* _SUPPLIED DATA_

-.-.-

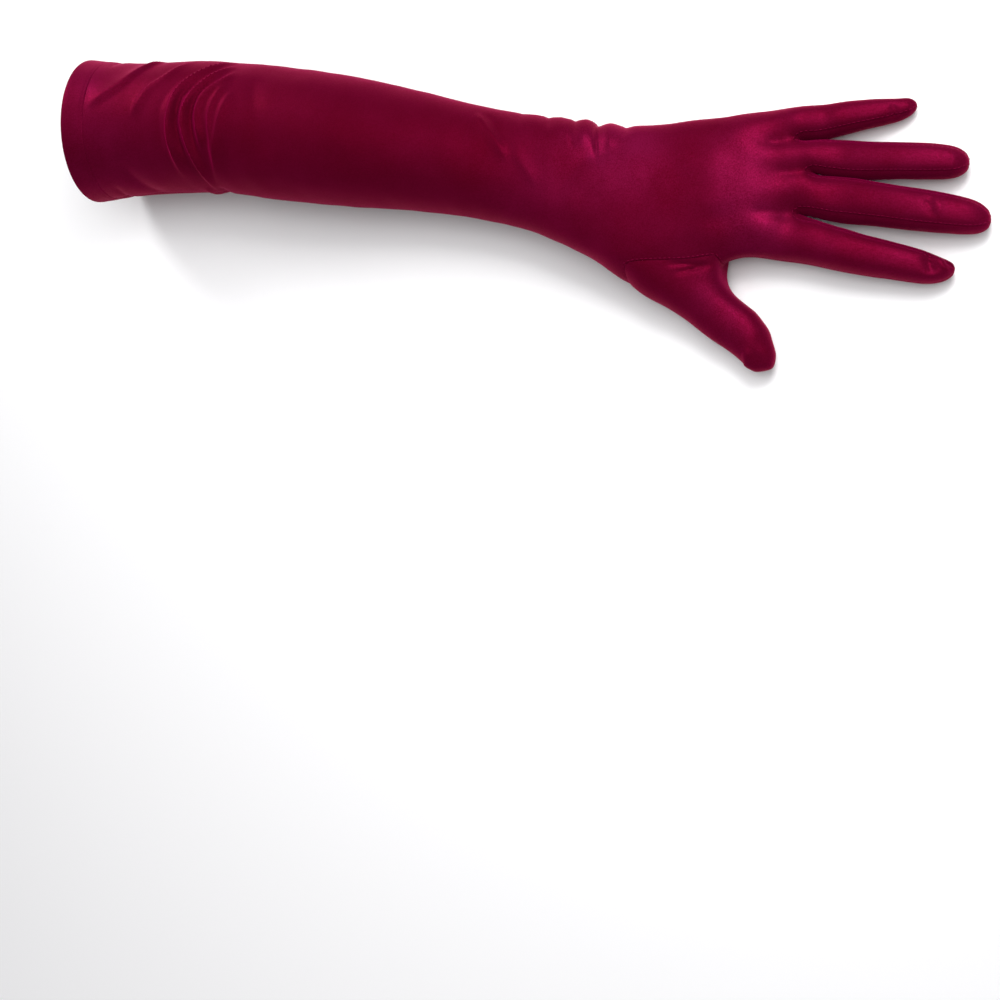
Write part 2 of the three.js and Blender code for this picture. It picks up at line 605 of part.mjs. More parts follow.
// Each piece as a closed solid: outer skin, inner skin and rims, drawn back from its seams
function shell(piece) {
  const own = faces.filter(face => face.piece === piece);
  const edges = new Map();
  for (const face of own) {
    face.corners.forEach((from, i) => {
      const to = face.corners[(i + 1) % face.corners.length];
      edges.set(`${from},${to}`, { from, to, face });
    });
  }
  const rims = [...edges.values()].filter(({ from, to }) => !edges.has(`${to},${from}`));
  const pulls = new Map();
  for (const { from, to, face } of rims) {
    const along = points[to].base.clone().sub(points[from].base).normalize();
    const inward = face.normal.clone().cross(along).normalize();
    for (const corner of [from, to]) {
      if (!pulls.has(corner)) pulls.set(corner, []);
      pulls.get(corner).push(inward.clone().projectOnPlane(normals[corner]).normalize());
    }
  }
  const shift = new Map();
  for (const [corner, inwards] of pulls) {
    const mean = inwards.reduce((sum, inward) => sum.add(inward), new THREE.Vector3()).normalize();
    const squareness = Math.min(...inwards.map(inward => inward.dot(mean)));
    shift.set(corner, mean.multiplyScalar(0.5 * SEAM_GAP / THREE.MathUtils.clamp(squareness, 0.5, 1)));
  }
  const positions = [];
  const put = (corner, side) => {
    const spot = points[corner][side].clone();
    if (shift.has(corner)) spot.add(shift.get(corner));
    positions.push(spot.x, spot.y, spot.z);
  };
  for (const { corners } of own) {
    for (let i = 1; i < corners.length - 1; i += 1) {
      [corners[0], corners[i], corners[i + 1]].forEach(corner => put(corner, 'outer'));
      [corners[0], corners[i + 1], corners[i]].forEach(corner => put(corner, 'inner'));
    }
  }
  // Both pieces at a seam split the rim along the same diagonal, so that the gap stays even
  for (const { from, to } of rims) {
    const rim = [[to, 'outer'], [from, 'outer'], [from, 'inner'], [to, 'inner']];
    const order = from < to ? [0, 1, 2, 0, 2, 3] : [0, 1, 3, 1, 2, 3];
    order.forEach(i => put(...rim[i]));
  }
  return positions;
}

// The hem band: cloth turned up and stitched, as a ring with a rolled edge
function hemBand() {
  const end = HEM_DEPTH - 0.5 * SEAM_GAP;
  const profile = [
    { x: 0, r: -0.5 * HEM_WALL },
    { x: 0.4 * HEM_ROLL, r: 0.2 },
    { x: 2 * HEM_ROLL, r: HEM_LIFT },
    { x: 0.7 * HEM_DEPTH, r: 0.8 * HEM_LIFT },
    { x: 0.86 * HEM_DEPTH, r: -STITCH_DIP },
    { x: end, r: 0 },
    { x: end, r: -CLOTH_WALL },
    { x: 0.7 * HEM_DEPTH, r: -HEM_WALL },
    { x: 2 * HEM_ROLL, r: -HEM_WALL },
    { x: 0.4 * HEM_ROLL, r: -0.9 * HEM_WALL },
  ];
  const spot = (i, k) => {
    const turn = evenTurns[k % RING_COUNT];
    const { x, r } = profile[i % profile.length];
    const s = section(x);
    const [across, up] = squircle(s.half, s.rise, s.full, turn);
    const out = new THREE.Vector2(across / s.half ** 2, up / s.rise ** 2).normalize();
    return [x, s.y + across + r * out.x, s.z + up + r * out.y];
  };
  const positions = [];
  for (let i = 0; i < profile.length; i += 1) {
    for (let k = 0; k < RING_COUNT; k += 1) {
      const [a, b, c, d] = [spot(i, k), spot(i, k + 1), spot(i + 1, k + 1), spot(i + 1, k)];
      positions.push(...a, ...b, ...c, ...a, ...c, ...d);
    }
  }
  return positions;
}

function piece(name, positions, colour) {
  const geometry = new THREE.BufferGeometry();
  geometry.setAttribute('position', new THREE.Float32BufferAttribute(positions, 3));
  geometry.computeVertexNormals();
  const material = new THREE.MeshStandardMaterial({ color: colour, roughness: 0.42, metalness: 0 });
  const mesh = new THREE.Mesh(geometry, material);
  mesh.name = name;
  return mesh;
}

const group = new THREE.Group();
group.name = 'long_satin_glove';
group.add(piece('hem_band', hemBand(), 0x7a0a2a));
for (const face of ['back', 'palm']) {
  const parts = [...LENGTHS.map(row => row.name), ...FINGERS.map(finger => `${finger.name}_finger`)];
  for (const part of parts) {
    group.add(piece(`${face}_${part}`, shell(`${face}_${part}`), 0x7d0b2c));
  }
}
for (const web of WEBS) {
  group.add(piece(`fourchette_${web.name}`, shell(`fourchette_${web.name}`), 0x740928));
}
group.add(piece('thumb', shell('thumb'), 0x7b0a2b));

export default group;
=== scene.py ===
# %% [markdown]
# A long satin glove, left hand, lying palm down in the form that an arm gives it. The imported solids
# set the size and place of everything, so they're loaded first.

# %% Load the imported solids
import math
import bpy
import bmesh
import numpy as np
from mathutils import Matrix, Vector
from mathutils import noise as blender_noise
from mathutils.kdtree import KDTree


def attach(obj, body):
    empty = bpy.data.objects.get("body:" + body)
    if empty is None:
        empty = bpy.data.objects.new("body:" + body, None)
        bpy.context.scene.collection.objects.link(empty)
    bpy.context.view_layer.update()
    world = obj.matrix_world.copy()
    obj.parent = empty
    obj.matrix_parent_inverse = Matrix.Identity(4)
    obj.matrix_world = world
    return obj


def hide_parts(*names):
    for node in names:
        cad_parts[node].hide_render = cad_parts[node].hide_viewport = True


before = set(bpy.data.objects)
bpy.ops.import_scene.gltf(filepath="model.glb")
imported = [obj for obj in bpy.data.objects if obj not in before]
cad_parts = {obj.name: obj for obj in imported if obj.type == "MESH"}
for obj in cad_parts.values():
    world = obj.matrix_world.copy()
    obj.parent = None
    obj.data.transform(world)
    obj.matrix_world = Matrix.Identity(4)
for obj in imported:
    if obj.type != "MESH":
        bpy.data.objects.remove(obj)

scene = bpy.context.scene
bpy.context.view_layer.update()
bpy.ops.object.select_all(action="DESELECT")

# %% [markdown]
# The camera stands above the glove and leans 24 degrees towards its fingertips, so the sleeve runs
# away from the lens and looks shorter. A camera turned about Y alone keeps the glove level.

# %% Camera
CAMERA_LEAN = math.radians(24)
CAMERA_TARGET = Vector((0.2243, -0.2087, -0.0600))
CAMERA_DISTANCE = 1.283

camera_data = bpy.data.cameras.new("camera")
camera_data.lens = 83.88
camera_data.sensor_width = 36
camera_data.clip_end = 20
camera = bpy.data.objects.new("camera", camera_data)
camera.rotation_euler = (0, CAMERA_LEAN, 0)
away = Vector((math.sin(CAMERA_LEAN), 0, math.cos(CAMERA_LEAN)))
camera.location = CAMERA_TARGET + CAMERA_DISTANCE * away
scene.collection.objects.link(camera)
scene.camera = camera
print("camera at", [round(value, 3) for value in camera.location])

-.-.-

* _REQUIRED TASK_
Nothing but the lines from the line that contains "function piece(name, positions, colour)" through the line that contains "obj.matrix_parent_inverse = Matrix.Identity(4)" should be given again, each exactly as it stands, both ends included.

* _RESPONSE TO THE EXERCISE_
function piece(name, positions, colour) {
  const geometry = new THREE.BufferGeometry();
  geometry.setAttribute('position', new THREE.Float32BufferAttribute(positions, 3));
  geometry.computeVertexNormals();
  const material = new THREE.MeshStandardMaterial({ color: colour, roughness: 0.42, metalness: 0 });
  const mesh = new THREE.Mesh(geometry, material);
  mesh.name = name;
  return mesh;
}

const group = new THREE.Group();
group.name = 'long_satin_glove';
group.add(piece('hem_band', hemBand(), 0x7a0a2a));
for (const face of ['back', 'palm']) {
  const parts = [...LENGTHS.map(row => row.name), ...FINGERS.map(finger => `${finger.name}_finger`)];
  for (const part of parts) {
    group.add(piece(`${face}_${part}`, shell(`${face}_${part}`), 0x7d0b2c));
  }
}
for (const web of WEBS) {
  group.add(piece(`fourchette_${web.name}`, shell(`fourchette_${web.name}`), 0x740928));
}
group.add(piece('thumb', shell('thumb'), 0x7b0a2b));

export default group;
=== scene.py ===
# %% [markdown]
# A long satin glove, left hand, lying palm down in the form that an arm gives it. The imported solids
# set the size and place of everything, so they're loaded first.

# %% Load the imported solids
import math
import bpy
import bmesh
import numpy as np
from mathutils import Matrix, Vector
from mathutils import noise as blender_noise
from mathutils.kdtree import KDTree


def attach(obj, body):
    empty = bpy.data.objects.get("body:" + body)
    if empty is None:
        empty = bpy.data.objects.new("body:" + body, None)
        bpy.context.scene.collection.objects.link(empty)
    bpy.context.view_layer.update()
    world = obj.matrix_world.copy()
    obj.parent = empty
    obj.matrix_parent_inverse = Matrix.Identity(4)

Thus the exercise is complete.